Eliot could be guilty of overreach; the idea of art existing entirely alone, as a sacrosanct object divorced of socio-political forces, is silly, particularly when international billionaires can buy and sell it, their pharaonic wealth derived from the exploitation of the vast numbers of people living in poverty. Understanding art, however, cannot be entirely contextual, so much so that whatever it is the artist has said or done—whatever it is the artist believes—renders it more exceptional than something else created without such good intentions. It should not be enough, whether writing or painting or filmmaking, to offer up the best slogans for a consensus that seems worthy. Artists may care for politics, but politics doesn’t particularly care for art. In the world of politics, where transactions are the alpha and omega, art is a means to an end—a policy goal, or a fulfillment of power. Its beingness means nothing. And that is the challenge of art having politics demanded of it. For one, the art produced may be dreck. And two, it becomes inseparable from propaganda.

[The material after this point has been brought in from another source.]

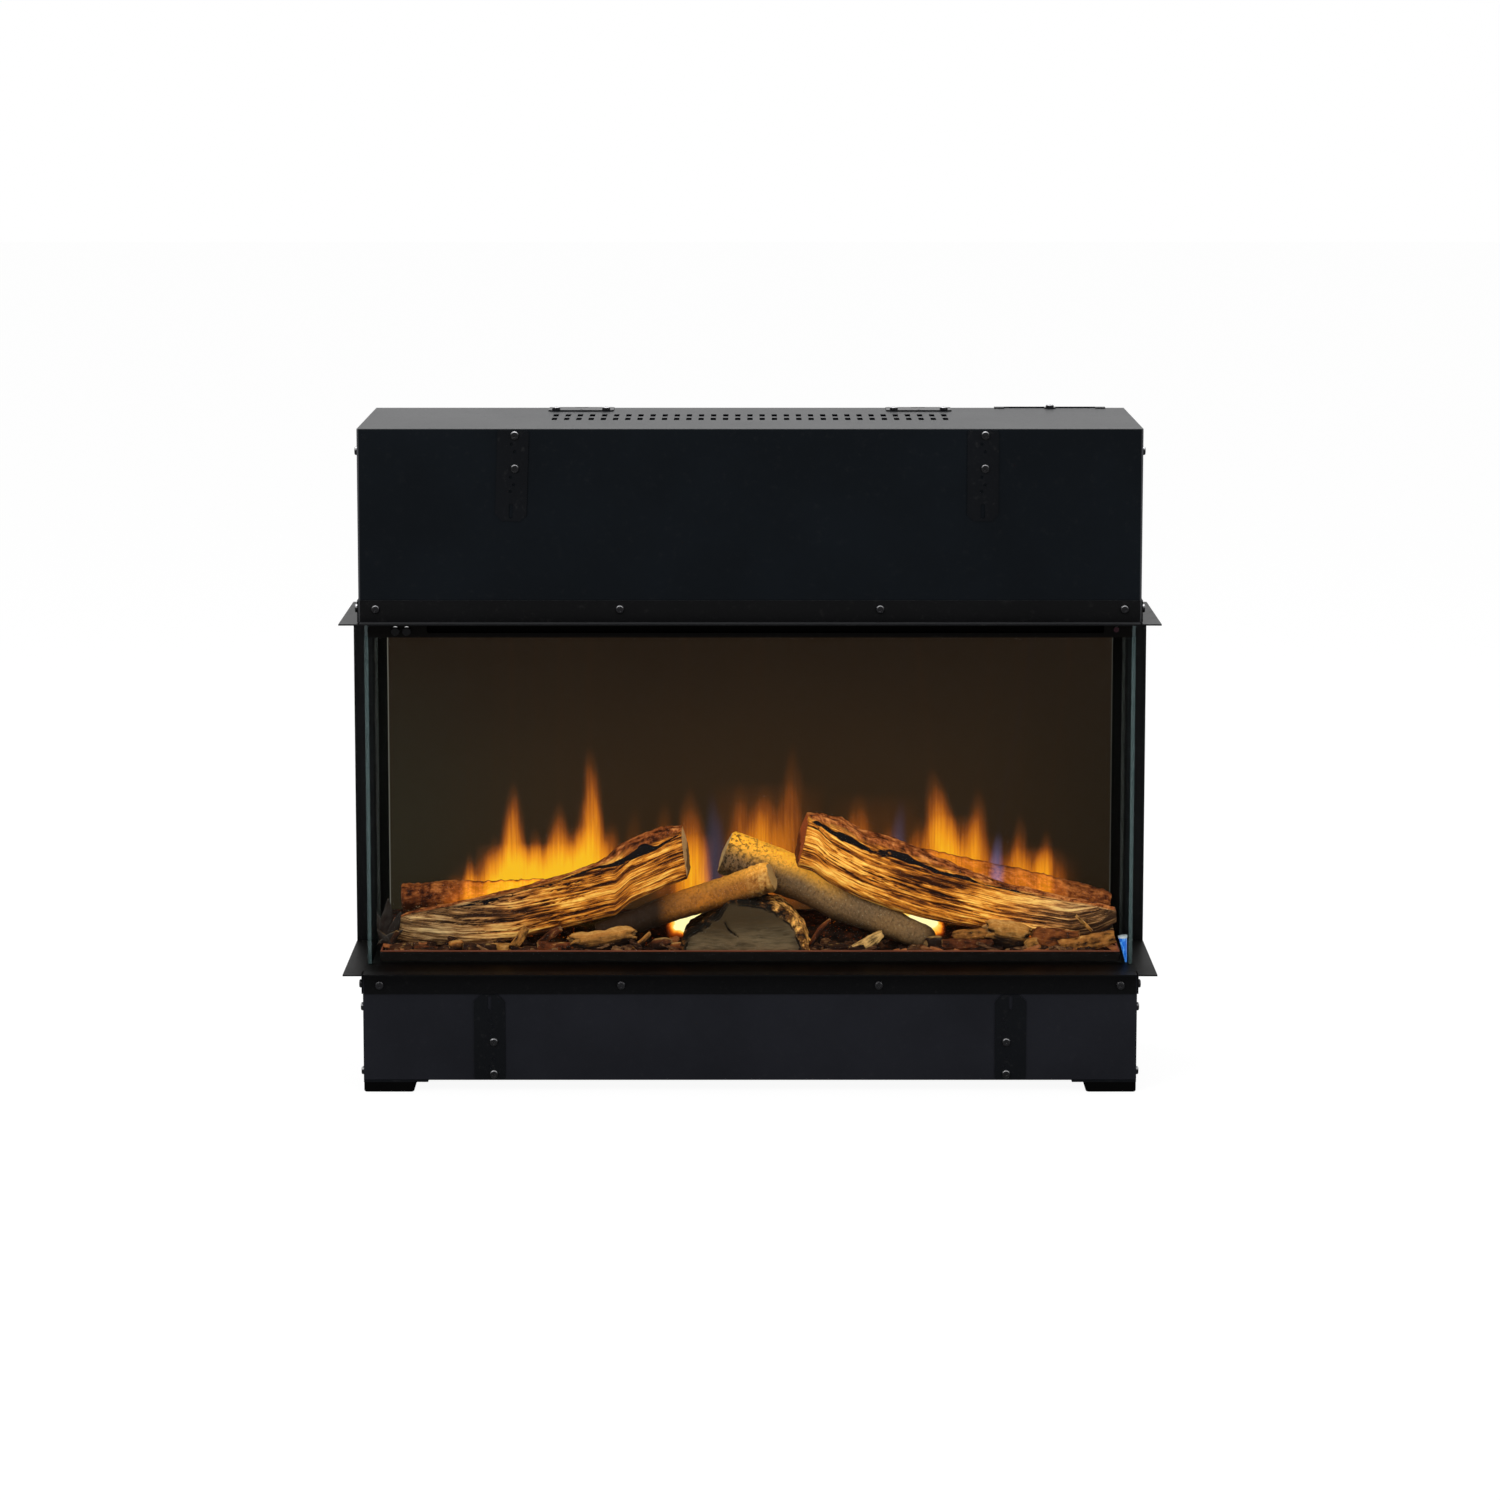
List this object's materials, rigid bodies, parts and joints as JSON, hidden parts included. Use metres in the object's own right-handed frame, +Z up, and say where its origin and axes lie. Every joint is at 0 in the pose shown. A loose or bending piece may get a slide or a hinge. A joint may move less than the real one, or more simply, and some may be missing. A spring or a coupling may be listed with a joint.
{
  "type": "built-in electric fireplace",
  "caption": "Black built-in electric fire with glass on three sides, a log bed before a flame screen, a fan heater above and fixing trims all round.",
  "frame": {"origin": "on the floor, under the middle of the overall width and depth", "axes": "+X to the viewer's right along the width, -Y towards the viewer through the front glass, +Z up"},
  "size_m": [0.87, 0.319, 0.7185],
  "materials": {
    "casing_paint": "black powder coat, fine satin texture",
    "lower_casing_paint": "black-grey powder coat, fine satin texture",
    "trim_paint": "black powder coat, slightly speckled",
    "bracket_paint": "black powder coat",
    "screw_black": "black plated steel",
    "clear_glass": "clear float glass with a green edge",
    "screen_smoke": "dark smoked acrylic, half gloss",
    "foot_rubber": "black moulded rubber",
    "button_black": "black gloss",
    "receiver_lens": "dark infrared lens",
    "gland_black": "black nylon",
    "bare_steel": "zinc coated sheet",
    "spindle_metal": "bright reflective paddles",
    "bush_bronze": "sintered bronze",
    "motor_steel": "plated can",
    "lamp_board": "white board with lamps",
    "fan_grey": "rolled blades",
    "element_fins": "finned element",
    "board_green": "circuit board",
    "tray_black": "black heat resistant paint",
    "ember_resin": "moulded ember bed, lit from below",
    "cut_log": "hand painted moulded log, sawn face and bark",
    "split_log": "hand painted moulded log, split grain and bark",
    "birch_log": "hand painted moulded log, smooth bark",
    "back_log": "hand painted moulded log, red-brown bark",
    "bark": "bark chips and charcoal",
    "peg_blue": "blue moulded peg with a pale collar"
  },
  "bodies": {
    "casing": {"upper_case": "casing_paint", "upper_left_side": "casing_paint", "upper_right_side": "casing_paint", "upper_ceiling": "casing_paint", "left_post": "casing_paint", "right_post": "casing_paint", "rear_panel": "casing_paint", "sill_plate": "casing_paint", "control_fascia": "casing_paint", "lower_case": "lower_casing_paint", "lower_left_side": "lower_casing_paint", "lower_right_side": "lower_casing_paint", "upper_front_trim": "trim_paint", "lower_front_trim": "trim_paint", "upper_left_trim": "trim_paint", "upper_right_trim": "trim_paint", "lower_left_trim": "trim_paint", "lower_right_trim": "trim_paint", "rear_trims": "trim_paint", "upper_brackets": "bracket_paint", "lower_brackets": "bracket_paint", "top_brackets": "bracket_paint", "foot_plates": "bracket_paint", "cable_cover": "bracket_paint", "trim_screws": "screw_black", "bracket_screws": "screw_black", "panel_screws": "screw_black", "front_glass": "clear_glass", "left_glass": "clear_glass", "right_glass": "clear_glass", "flame_screen": "screen_smoke", "rubber_feet": "foot_rubber", "remote_receiver": "receiver_lens", "cable_gland": "gland_black", "flame_stencil": "bare_steel", "spindle_cradle": "bare_steel", "heater_housing": "bare_steel", "spindle_bush": "bush_bronze", "spindle_motor": "motor_steel", "blower_motor": "motor_steel", "flame_lamp_strip": "lamp_board", "bed_lamp_strip": "lamp_board", "heating_element": "element_fins", "control_board": "board_green", "switch_board": "board_green", "fuel_tray": "tray_black", "ember_bed": "ember_resin", "half_round_log": "cut_log", "left_split_log": "split_log", "right_split_log": "split_log", "left_birch_log": "birch_log", "right_birch_log": "birch_log", "left_back_log": "back_log", "right_back_log": "back_log", "bark_chips": "bark", "locating_peg": "peg_blue"},
    "standby_button": {"standby_button": "button_black"},
    "heat_button": {"heat_button": "button_black"},
    "flame_spindle": {"flame_spindle": "spindle_metal"},
    "blower_wheel": {"blower_wheel": "fan_grey"}
  },
  "joints": [
    {"name": "standby_press", "type": "slide", "parent": "casing", "child": "standby_button", "axis": [0, 1, 0], "range_m": [0, 0.0015], "stiffness_N_per_m": 600},
    {"name": "heat_press", "type": "slide", "parent": "casing", "child": "heat_button", "axis": [0, 1, 0], "range_m": [0, 0.0015], "stiffness_N_per_m": 600},
    {"name": "flame_spindle_spin", "type": "hinge", "parent": "casing", "child": "flame_spindle", "pos_m": [0, 0.1195, 0.18], "axis": [1, 0, 0], "continuous": true},
    {"name": "blower_spin", "type": "hinge", "parent": "casing", "child": "blower_wheel", "pos_m": [0, -0.0725, 0.5952], "axis": [1, 0, 0], "continuous": true}
  ]
}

What we will probably need, in the coming years, is art that can be of the moment and beyond it, that can respond to the crackling times we are in without being utterly consumed by them. Art will need to subvert again; it will need to upend expectations and go in directions we haven’t yet conceived. And it will need to begin reaching everyone—the broad masses who don’t share my politics. It can feel like, in 2021, that novels and museum exhibitions are being created for a faction of the Democratic Party. This is the faction that lives in large cities, attended graduate school, and speaks the proper jargon. The culture has satiated them because it is their culture. If creation is just for these elites, it will leave many others out.
For fiction I would suggest looking at the wave of recent SFF writing that handles this balance really well. Maybe it's because they're less unencumbered by realism but writers like NK Jemisin, Charlie Jane Anders, RF Kuang, and Nick Harkaway (among others) are all doing really interesting and fresh stuff, and dealing with political issues and the genres' own histories of racism and sexism etc. in new ways, without falling into the kind of box-checking you're describing.
In my opinion, your understanding of art is superficial, nd you appear to lack knowledge of historical precedents or even how to read what is in front of your eyes. I am a subscriber and value your political opinions, but this is my field, and your column is flat, flat flat. ( I read it, back when you first posted it, but time has not improved it.) Simply put, you cannot possibly guess how work will be read in the future, or even the present, by different audiences--all meaning is contextual. Further, there is no such thing as a universal art, any more than there is a universal audience. Finally, what's your problem with propaganda, again?--and who should make it if not artists?